La Commissione Europea ha reso noto di aver pubblicato una serie di schede informative che offrono una panoramica completa sul mercato delle proteine vegetali nell’UE, affrontando temi come offerta, domanda e interventi della PAC. Il settore delle colture seminative dell’UE ha fornito, nel periodo 2023-24, 64 milioni di tonnellate di proteine grezze, principalmente derivanti da foraggi e cereali, mentre i legumi secchi ne rappresentano solo 1,1 milioni, un volume che non soddisfa pienamente le esigenze interne di alimenti, mangimi e prodotti industriali, costringendo l’UE a importare ben 19 milioni di tonnellate di proteine vegetali, soprattutto di soia e farina di soia.
Con la Dichiarazione di Versailles, il Consiglio Europeo ha sottolineato l’urgenza di rafforzare la produzione di proteine vegetali a livello comunitario e tramite le schede informative la Commissione prova a supplire a tali carenze.
La prima scheda evidenzia che i foraggi rappresentano la principale fonte proteica di origine UE, mentre la colza è la pianta più ricca di proteine coltivata localmente. Tuttavia, l’uso di proteine importate rimane fondamentale, specialmente per i mangimi destinati agli allevamenti.
La Politica Agricola Comune (PAC) svolge un ruolo centrale per ridurre la dipendenza dalle importazioni, incentivando colture leguminose attraverso aiuti accoppiati e schemi eco-sostenibili. Quasi tutti gli Stati membri hanno pianificato interventi per promuovere l’inclusione di colture proteiche nei sistemi colturali, apprezzando i benefici ambientali che ne derivano.
Un ulteriore elemento strategico è l’innovazione.
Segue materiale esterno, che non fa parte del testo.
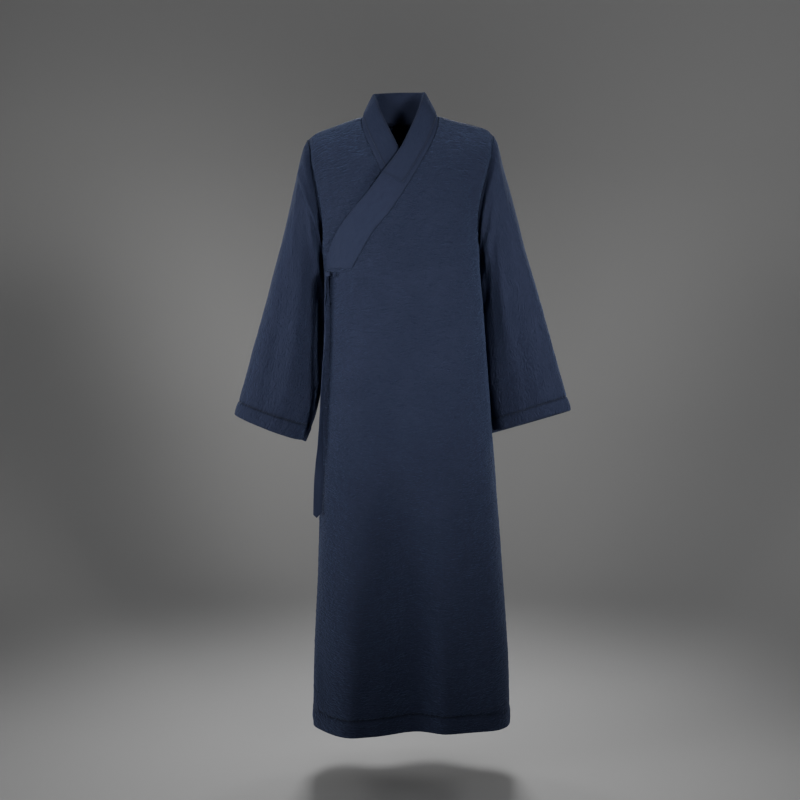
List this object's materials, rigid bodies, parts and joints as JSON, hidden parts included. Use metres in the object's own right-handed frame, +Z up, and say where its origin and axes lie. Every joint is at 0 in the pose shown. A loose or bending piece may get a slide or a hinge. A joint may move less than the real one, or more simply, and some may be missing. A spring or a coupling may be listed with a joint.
{
  "type": "taoist priest robe",
  "caption": "Long hollow robe with a crossed collar, worn pose: wide sleeves, a panel tied at the wearer's right side, a neck guard over the collar band, stitched hem and cuffs.",
  "frame": {"origin": "Midway between the two points where the collar meets the shoulder seams, at their height, where the wearer's shoulders hold the robe up", "axes": "+Z is up, the front faces -Y, and +X is the wearer's left"},
  "size_m": [0.7758, 0.2548, 1.4777],
  "materials": {
    "cloth": "matte crinkled cotton, lightly padded"
  },
  "bodies": {
    "root": {"front_over": "cloth", "front_under": "cloth", "back_left": "cloth", "back_right": "cloth", "sleeve_left": "cloth", "sleeve_right": "cloth", "collar_band": "cloth", "collar_guard": "cloth", "tie_long": "cloth", "tie_short": "cloth", "tie_knot": "cloth", "tie_loop": "cloth"}
  },
  "joints": []
}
Dal 2015, l’UE ha investito 644 milioni di euro in 125 progetti di ricerca, attraverso Horizon 2020 e Horizon Europe, per sviluppare sistemi agricoli più competitivi e sostenibili. Questi progetti mirano a migliorare l’uso delle proteine nel settore zootecnico e a incentivare colture alternative. In parallelo, il Centro Comune di Ricerca europeo sta studiando sinergie e compromessi per una transizione verso un sistema proteico più sostenibile, in cui la resilienza produttiva possa gradualmente sostituire la dipendenza dall’importazione.